More than that, Wyatt makes sure the music is a fascinating blend of rock and jazz that has seldom been heard from since on British records. When punk wiped out the fatuous excesses of art-rock, it also killed the possibility of making more records like this, the sense of great players – Hopper, tenor saxophonist Gary Windo, the flutteringly beautiful trumpet of Mongezi Feza – being experimental and dissonant and still making it work within the context of what are unequivocal rock records, albeit of a maverick nature. Improvisation has long since left rock playing, disdained as empty showmanship, but Wyatt proposed a music that remains unexploited by the most inventive of acid-jazz groups. Even when he goes for a "pure" jazz, as with his arrangements of Feza's gorgeous 'Sonia' or Charlie Haden's 'Song For Che', he confines them to pop-single length. And then he made a couple of great pop singles, remakes of 'I'm A Believer' (drivingly rhythmic, with nutty guitar fills by Fred Frith) and 'Yesterday Man' (heartbreakingly desolate and a complete antithesis to Chris Andrew's original).

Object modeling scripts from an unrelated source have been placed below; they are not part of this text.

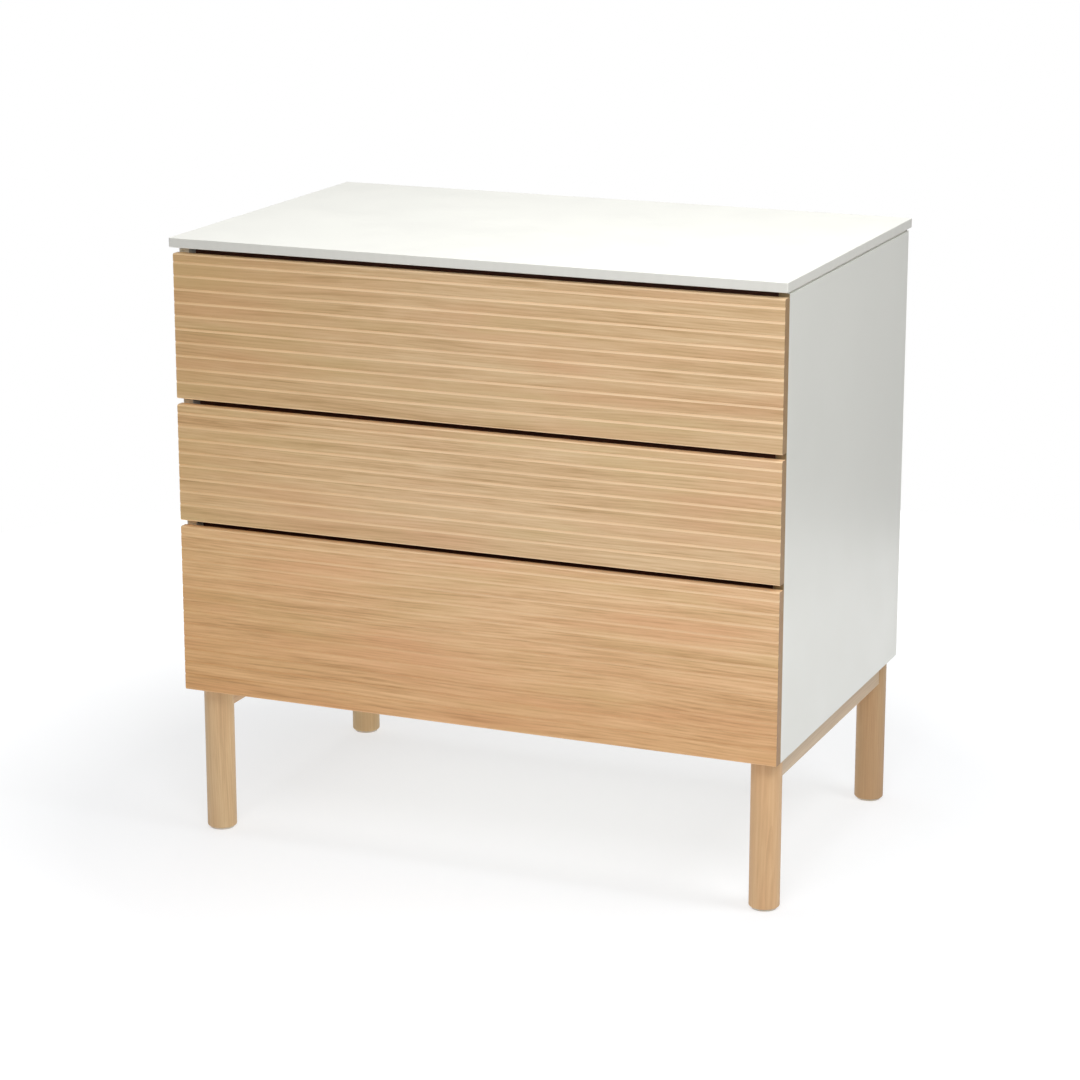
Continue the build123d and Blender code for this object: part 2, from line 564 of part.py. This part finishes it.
    # one STEP for a drawer's small fittings: cams and bolts at the front, screws of its slides
    with BuildPart() as fittings:
        for side in SIDES.values():
            for y, z in drawer_cams(level):
                cam_height = BOX_SIDE - CAM_SKIN - CAM_PLAY
                pegs([(side * BOX_INNER_X, y, z)], (side, 0, 0), CAM_RADIUS - FIT, cam_height)
                slot = (side * cam_side_x, BOX_FRONT_Y + CAM_SLOT, z)
                pegs([slot], (0, 1, 0), CAM_BOLT_RADIUS + CAM_PLAY, CAM_RADIUS, Mode.SUBTRACT)
                cam_bolt((side * cam_side_x, BOX_FRONT_Y, z), (0, 1, 0))
            web_x = side * (BOX_X + SLIDE_STEEL)
            pan_screws([(web_x, slide_front_y + y, slide_z) for y in SLIDE_SCREWS], (-side, 0, 0))
    save(fittings.part, f"{level}_drawer_fittings")

    # slides: three nested channels a side, the first and last screwed to case and drawer
    for name, side in SIDES.items():
        for member, (near, far, half_height) in SLIDE_SECTIONS.items():
            opening = -SLIDE_STEEL if member == "drawer" else SLIDE_STEEL
            end_plane = Plane(
                origin=(side * INNER_X, slide_front_y, slide_z),
                x_dir=(-side, 0, 0),
                z_dir=(0, 1, 0),
            )
            with BuildPart() as channel:
                with BuildSketch(end_plane):
                    with Locations(((near + far) / 2, 0)):
                        Rectangle(far - near, 2 * half_height)
                    with Locations(((near + far) / 2 + opening, 0)):
                        Rectangle(far - near, 2 * (half_height - SLIDE_STEEL), mode=Mode.SUBTRACT)
                extrude(amount=SLIDE_LENGTH)
                web_x = side * (INNER_X - (far if member == "drawer" else near))
                inward = (side if member == "drawer" else -side, 0, 0)
                if member != "intermediate":
                    screws = [(web_x, slide_front_y + y, slide_z) for y in SLIDE_SCREWS]
                    pegs(screws, inward, PAN_SCREW[0] + FIT, SLIDE_STEEL, Mode.SUBTRACT)
            save(channel.part, f"{level}_slide_{name}_{member}_member")
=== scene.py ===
"""The looks of a three-drawer changing table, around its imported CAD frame.

Metres, in the frame's own axes: +X to the right, -Y out of the drawer fronts, +Z up.
"""

import math

import bmesh
import bpy
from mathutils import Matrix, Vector


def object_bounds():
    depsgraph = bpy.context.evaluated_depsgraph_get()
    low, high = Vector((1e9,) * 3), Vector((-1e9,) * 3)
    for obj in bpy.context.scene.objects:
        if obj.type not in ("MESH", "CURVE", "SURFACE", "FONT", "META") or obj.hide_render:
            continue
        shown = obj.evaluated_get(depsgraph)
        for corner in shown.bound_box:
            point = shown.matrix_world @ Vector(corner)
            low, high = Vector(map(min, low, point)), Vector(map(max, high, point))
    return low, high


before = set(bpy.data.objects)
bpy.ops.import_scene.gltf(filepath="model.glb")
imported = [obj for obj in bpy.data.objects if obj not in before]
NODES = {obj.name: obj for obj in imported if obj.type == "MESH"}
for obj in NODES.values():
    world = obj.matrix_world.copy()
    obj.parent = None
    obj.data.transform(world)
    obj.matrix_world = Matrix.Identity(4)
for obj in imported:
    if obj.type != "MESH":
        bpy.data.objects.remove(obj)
CAD_LOW, CAD_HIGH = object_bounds()
LEVELS = ("lower", "middle", "upper")
SIDES = ("left", "right")

# Camera: a long lens, a little above the top and to the right of the fronts
CAMERA_AZIMUTH = 22.74          # degrees; 0 looks along +Y
CAMERA_ELEVATION = 14.94
CAMERA_DISTANCE = 4.757
CAMERA_TARGET = (-0.011, 0.0, 0.430)
CAMERA_LENS = 106.48            # mm, on a 36 mm sensor

# Light: white surroundings behind the object, and large softboxes that all point at its middle
BACKDROP_GLOW = 0.52            # what the white backdrop sheds on the object
BACKDROP_WAY = (-0.6, 0.8, 0.0)     # where it is brightest: behind the object and to its left
FLOOR_RADIUS = 2.0
FLOOR_SIDES = 96
FLOOR_GLOW = 0.66               # under the object; it grows to 1 where the floor meets the backdrop
FLOOR_GLOW_REACH = (0.7, 1.5)   # metres from the middle between which it grows
FLOOR_ALBEDO = (0.36, 0.37, 0.385)
LIGHT_TARGET = (0.0, 0.0, 0.45)
# name: (azimuth, elevation, distance, size, watts); azimuth 0 is in front, 90 on the +X side
SOFTBOXES = {
    "key": (10.0, 45.0, 3.0, 1.2, 25.3),
    "fill": (30.0, 25.0, 2.5, 1.0, 15.4),
    "side": (85.0, 45.0, 2.5, 1.0, 22.3),
    "overhead": (180.0, 88.0, 2.4, 1.6, 33.0),
}


# ---------------------------------------------------------------- node graphs

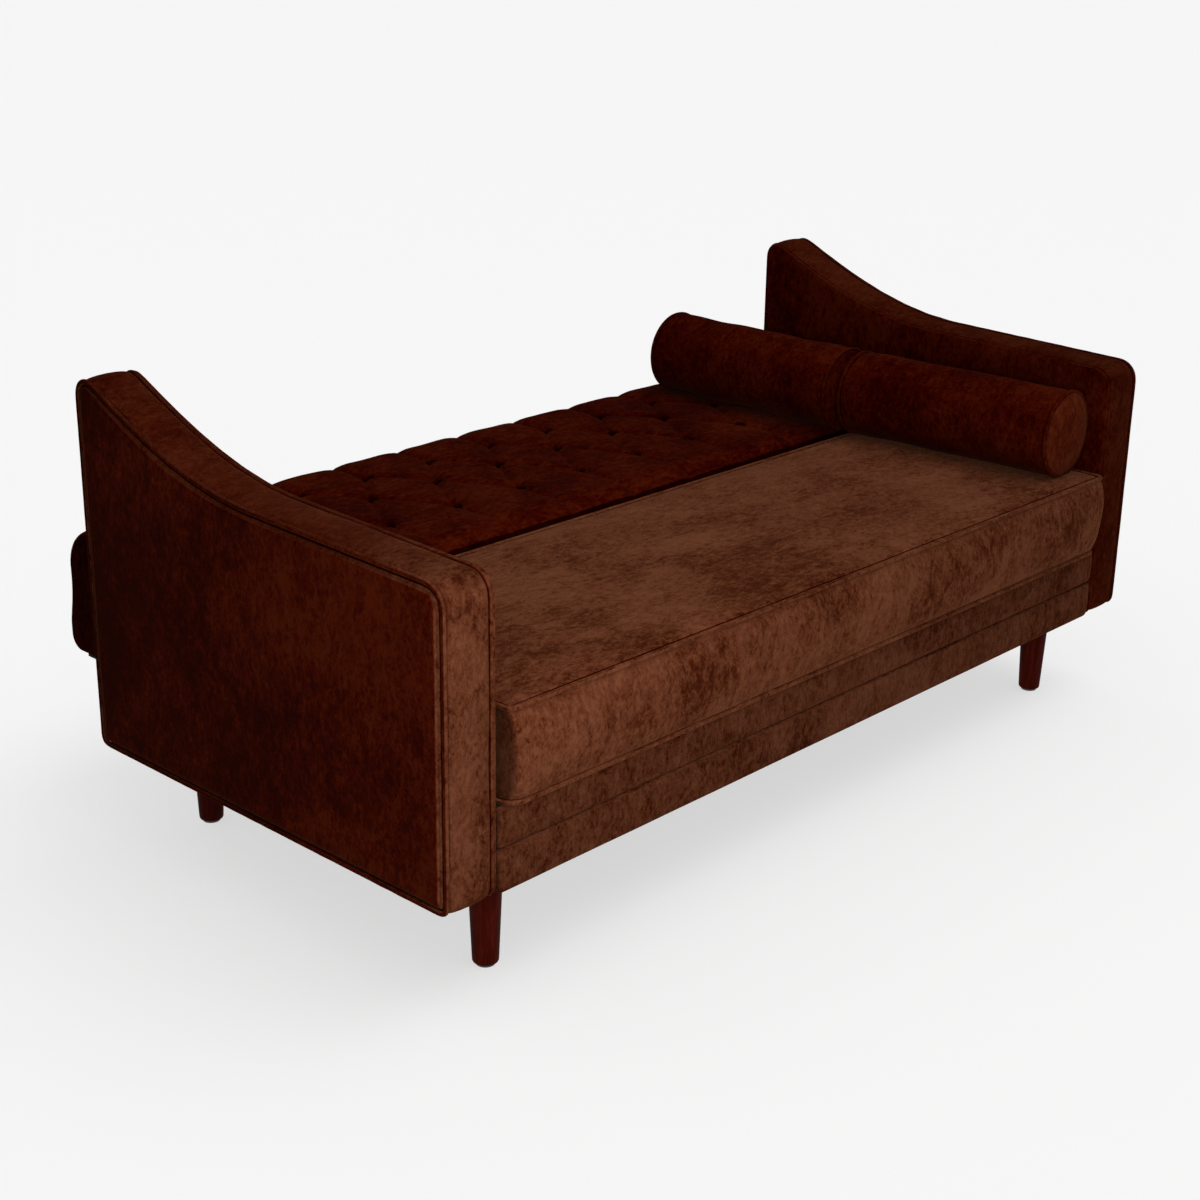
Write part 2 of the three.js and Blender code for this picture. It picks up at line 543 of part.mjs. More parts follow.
function makeHinge(label, side) {
  const hole = () => [circleHole(HINGE_Y, HINGE_Z, PIVOT_RADIUS + PIVOT_CLEARANCE)];
  const span = (from, to) => (side > 0 ? [from, to] : [-to, -from]);
  const baseOut = INNER - 2 * GAP;
  const baseIn = baseOut - PLATE_THICKNESS;
  const backIn = BACK_HALF + GAP;
  const backOut = backIn + PLATE_THICKNESS;
  const basePlate = leafOutline(BASE_EYE,
    [HINGE_Y - LEAF_HALF, HINGE_Y + LEAF_HALF, RAIL_LOW_TOP, RAIL_BOTTOM + LEAF_EDGE]);
  const backPlate = leafOutline(BACK_EYE,
    [HINGE_Y - BACK_LEAF_AHEAD, HINGE_Y + BACK_LEAF_BEHIND, BACK_BOARD_TOP, BACK_BOARD_BOTTOM + LEAF_EDGE]);
  add(`hinge_${label}_base_plate`, 'steel', alongX(basePlate, ...span(baseIn, baseOut), hole()));
  add(`hinge_${label}_back_plate`, 'steel', alongX(backPlate, ...span(backIn, backOut), hole()));
  const headEnd = backIn - GAP;
  const collarIn = backOut + GAP;
  const collarOut = baseIn - GAP;
  const shaft = PIVOT_RADIUS;
  const bolt = latheX([
    [headEnd - BOLT_HEAD, 0], [headEnd - BOLT_HEAD, BOLT_HEAD_RADIUS], [headEnd, BOLT_HEAD_RADIUS],
    [headEnd, shaft], [collarIn, shaft], [collarIn, COLLAR_RADIUS], [collarOut, COLLAR_RADIUS],
    [collarOut, shaft], [baseOut - GAP, shaft], [baseOut - GAP, 0]], 24);
  if (side < 0) bolt.rotateZ(Math.PI);
  add(`hinge_${label}_pivot_bolt`, 'steel', bolt.translate(0, HINGE_Y, HINGE_Z));
}

// ---- bolsters ----
function makeBolster(name, x, start, turn) {
  const cap = BOLSTER_CAP;
  const end = BOLSTER_LENGTH;
  const profile = [
    [0, 0], [cap * 0.3, BOLSTER_RADIUS * 0.6], [cap, BOLSTER_RADIUS * 0.93], [cap + 10, BOLSTER_RADIUS],
    [end - cap - 10, BOLSTER_RADIUS], [end - cap, BOLSTER_RADIUS * 0.93],
    [end - cap * 0.3, BOLSTER_RADIUS * 0.6], [end, 0]];
  const bolster = latheX(profile, 24).rotateZ(Math.PI / 2 + rad(turn));
  const rest = Math.max(SEAT_TOP + SEAT_CROWN, BACK_TOP) + 2 * GAP + BOLSTER_RADIUS;
  add(name, 'velvet', bolster.translate(x, start, rest));
}

makeArm('left', -1);
makeArm('right', 1);
makeBase();
makeSeatStraps();
for (const place of legPlaces()) makeLeg(...place);
makeDustCover();
makeSeatCushion();
makeBackFrame(...makeBackPadding());
makeHinge('left', -1);
makeHinge('right', 1);
const bolsterX = INNER - BOLSTER_RADIUS - BOLSTER_ARM_GAP;
const rearBolsterX = bolsterX - BOLSTER_LENGTH * Math.sin(rad(BOLSTER_TURN));
makeBolster('bolster_front', bolsterX, FRONT_BOLSTER_START, BOLSTER_TURN);
makeBolster('bolster_rear', rearBolsterX, FRONT_BOLSTER_START + BOLSTER_LENGTH + BOLSTER_GAP, 0);

sofa.position.y = -(SEAT_FRONT - SEAT_BULGE + BACK_REAR) / 2;

export default sofa;
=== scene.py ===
"""Looks of a velvet sofa bed laid flat as a daybed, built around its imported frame.

Metres, +X to the right, -Y the front, +Z up. Every upholstered piece is a set of rings, each a
closed loop of points, swept from one end of the piece to the other.
"""

import json
import math

import bmesh
import bpy
import numpy as np
from mathutils import Matrix, Vector

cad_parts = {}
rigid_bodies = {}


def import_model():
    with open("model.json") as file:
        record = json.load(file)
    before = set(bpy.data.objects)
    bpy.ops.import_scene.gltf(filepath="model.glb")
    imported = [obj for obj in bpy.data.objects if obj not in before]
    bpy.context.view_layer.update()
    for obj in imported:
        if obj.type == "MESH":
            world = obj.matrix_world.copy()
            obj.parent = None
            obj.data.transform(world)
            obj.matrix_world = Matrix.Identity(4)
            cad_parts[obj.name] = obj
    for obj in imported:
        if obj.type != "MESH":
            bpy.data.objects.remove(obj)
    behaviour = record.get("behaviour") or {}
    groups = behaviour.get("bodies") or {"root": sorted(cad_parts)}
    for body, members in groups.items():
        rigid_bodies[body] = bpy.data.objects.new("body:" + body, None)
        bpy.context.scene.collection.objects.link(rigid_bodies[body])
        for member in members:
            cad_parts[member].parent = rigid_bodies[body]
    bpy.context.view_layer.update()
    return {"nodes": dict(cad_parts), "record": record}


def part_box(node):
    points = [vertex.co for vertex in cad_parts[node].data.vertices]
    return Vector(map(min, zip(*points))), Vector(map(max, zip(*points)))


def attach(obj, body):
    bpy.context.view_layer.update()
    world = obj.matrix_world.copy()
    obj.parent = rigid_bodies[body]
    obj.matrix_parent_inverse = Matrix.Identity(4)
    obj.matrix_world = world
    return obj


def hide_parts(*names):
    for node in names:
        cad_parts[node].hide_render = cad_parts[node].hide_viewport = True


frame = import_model()

# ---- camera: metres, degrees and millimetres of lens ----
CAMERA_PLACE = (-2.861, -2.630, 1.734)
CAMERA_HEADING = -46.988
CAMERA_PITCH = 69.679
CAMERA_ROLL = 0.858
CAMERA_LENS = 60.84

# ---- sizes, in metres ----
PIPE = 0.0046                  # radius of the piping on arms and seat
PIPE_SIDES = 12
BOLSTER_PIPE = 0.0038
BOLSTER_CAP = 0.015            # how far an end cap bulges past its seam
NOSE_RADIUS = 0.088            # of the back's edge at the seat
REAR_RADIUS = 0.088
HEEL_RADIUS = 0.030
ROW_FROM_NOSE = (0.198, 0.352, 0.466)
BUTTONS_PER_ROW = 10
BUTTON_RADIUS = 0.0115
BUTTON_DEPTH = 0.020           # how far a button is pulled below the pleats
WELL_RADIUS = 0.0165           # of the pit round a button
GAP_SHADE = 0.037              # how far back from the nose the darker velvet, painted shadow of the gap by the seat, reaches
PUFF = 0.012                   # height of a tuft above its pleats
PLEAT_WIDTH = 0.007
PLEAT_SINK = 0.0035            # how far a pleat's fold goes below its tufts' edges
BACK_CROWN = 0.010             # how far the back's face stands above the CAD's
BACK_STEP = 0.0034
BACK_END_SHARES = (0.85, 0.65, 0.45, 0.28, 0.14, 0.05)
SEAT_CROWN = 0.012
BAND_BULGE = 0.0035
LEG_FOOT_RADIUS = 0.0225
RAIL_COVER = 0.0022            # thickness of the velvet on the rear rail
CUSHION_CLEARANCE = 0.0008
# painted shade: black lining put on these boards stands in for the shade in the gaps where they show
BLACKED_FOR_SHADE = ("base_front_rail", "back_side_board_left", "back_side_board_right")

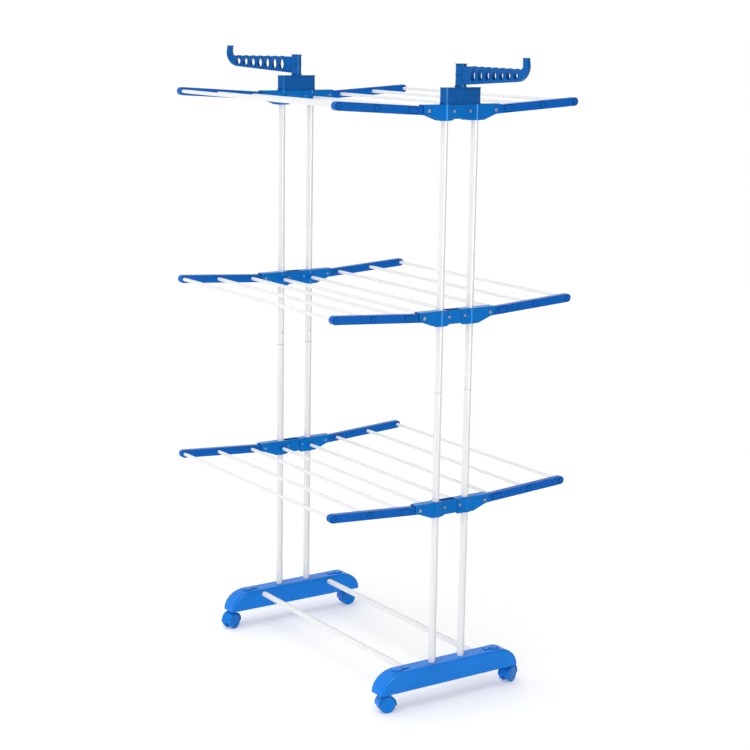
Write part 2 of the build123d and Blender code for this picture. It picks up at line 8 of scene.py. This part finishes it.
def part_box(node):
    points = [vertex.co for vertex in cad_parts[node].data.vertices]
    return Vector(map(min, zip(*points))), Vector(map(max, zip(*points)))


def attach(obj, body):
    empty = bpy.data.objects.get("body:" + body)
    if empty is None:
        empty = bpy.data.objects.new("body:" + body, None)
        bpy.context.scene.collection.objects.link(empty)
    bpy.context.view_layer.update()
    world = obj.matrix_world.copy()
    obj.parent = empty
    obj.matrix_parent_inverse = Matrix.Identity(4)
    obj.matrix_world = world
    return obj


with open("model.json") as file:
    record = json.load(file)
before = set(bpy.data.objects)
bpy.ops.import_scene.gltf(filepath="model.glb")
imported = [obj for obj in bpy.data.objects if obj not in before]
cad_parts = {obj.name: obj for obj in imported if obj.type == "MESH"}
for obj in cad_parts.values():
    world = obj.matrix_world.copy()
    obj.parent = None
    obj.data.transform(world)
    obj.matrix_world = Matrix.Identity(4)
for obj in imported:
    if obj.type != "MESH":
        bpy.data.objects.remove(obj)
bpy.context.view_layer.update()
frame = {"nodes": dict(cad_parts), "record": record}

scene = bpy.context.scene

# Metres, degrees and watts throughout, unless a name says otherwise.

# ---------------------------------------------------------------- camera

VIEW_AZIMUTH = 55.4964
VIEW_ELEVATION = 11.5476
VIEW_ROLL = 0.9465
VIEW_DISTANCE = 4.8632
VIEW_TARGET = Vector((0.0313, 0.0, 0.8075))
LENS_MM = 85.647
SENSOR_MM = 36.0


def make_camera():
    azimuth, elevation, roll = map(radians, (VIEW_AZIMUTH, VIEW_ELEVATION, VIEW_ROLL))
    back = Vector((
        sin(azimuth) * cos(elevation),
        -cos(azimuth) * cos(elevation),
        sin(elevation),
    ))
    right = Vector((cos(azimuth), sin(azimuth), 0.0))
    up = back.cross(right)
    x_axis = right * cos(roll) + up * sin(roll)
    y_axis = up * cos(roll) - right * sin(roll)
    camera = bpy.data.objects.new("camera", bpy.data.cameras.new("camera"))
    scene.collection.objects.link(camera)
    camera.data.lens = LENS_MM
    camera.data.sensor_width = SENSOR_MM
    place = VIEW_TARGET + back * VIEW_DISTANCE
    turn = Matrix((x_axis, y_axis, back)).transposed().to_4x4()
    camera.matrix_world = Matrix.Translation(place) @ turn
    scene.camera = camera


# ---------------------------------------------------------------- lamps

LAMP_TARGET = (0.0, 0.0, 0.85)

# The sun's strength is in watts per square metre.
SUN_STRENGTH = 0.85
SUN_SPREAD = 50.0
SUN_FROM = (0.35, -0.5, 2.4)

FRONT_PLACE = (3.0, -3.9, 2.2)
FRONT_SIZE = (1.6, 1.6)
FRONT_POWER = 18.0

STRIP_PLACE = (4.0, 0.5, 1.3)
STRIP_SIZE = (0.55, 2.6)
STRIP_POWER = 360.0


def aim(lamp, place, target):
    """Put a lamp at place with its -Z axis towards target."""
    away = (Vector(place) - Vector(target)).to_track_quat("Z", "Y")
    lamp.matrix_world = Matrix.Translation(Vector(place)) @ away.to_matrix().to_4x4()


def make_sun():
    """A soft distant lamp, high up and a little to the camera's side of the rack."""
    data = bpy.data.lights.new("key", "SUN")
    data.energy = SUN_STRENGTH
    data.angle = radians(SUN_SPREAD)
    lamp = bpy.data.objects.new("key", data)
    scene.collection.objects.link(lamp)
    aim(lamp, SUN_FROM, (0.0, 0.0, 0.0))


def make_softbox(name, place, size, power):
    """Rectangular lamp, size wide and high, that faces the middle of the rack."""
    data = bpy.data.lights.new(name, "AREA")
    data.shape = "RECTANGLE"
    data.size, data.size_y = size
    data.energy = power
    lamp = bpy.data.objects.new(name, data)
    scene.collection.objects.link(lamp)
    aim(lamp, place, LAMP_TARGET)
    return lamp


# ---------------------------------------------------------------- surroundings

# Strengths of the white surroundings, by the height of the direction (its Z).
HORIZON_STRENGTH = 1.02
HORIZON_HEIGHT = 0.25
ZENITH_STRENGTH = 0.74
ZENITH_HEIGHT = 0.75

# The flank is a direction. The shade sets in where a direction's dot product with it
# passes the start, and is full at the end.
FLANK_SIDE = (0.566, 0.824, 0.0)
FLANK_START = 0.25
FLANK_END = 0.55
FLANK_SHADE = 0.03

WHITE = (1.0, 1.0, 1.0, 1.0)

FLOOR_REACH = 80.0
FLOOR_CLOUD = 0.6
FLOOR_DARK = (0.89, 0.89, 0.89, 1)
FLOOR_LIGHT = (0.92, 0.92, 0.92, 1)
FLOOR_ROUGH = 0.9
FLOOR_GLOW = 0.24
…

The remaining nine tracks are bits and pieces from a career that has never quite mustered the urgency that could have propelled him into making another album to equal those earlier two. The Michael Mantler and Carla Bley tunes that he signs on, the sparkly arrangement of 'Arauco', the lonely fragment of 'Lisp Service' and the rousing finale of 'The Internationale' are jigsaw pieces from an observer who has had little choice but to be passive.

It's been good, though, to have Robert back again in recent times, since such a piercingly intelligent musician should never stop making music, and this lumpy, engaging patchwork will remind many of a time when rock had real margins to work in.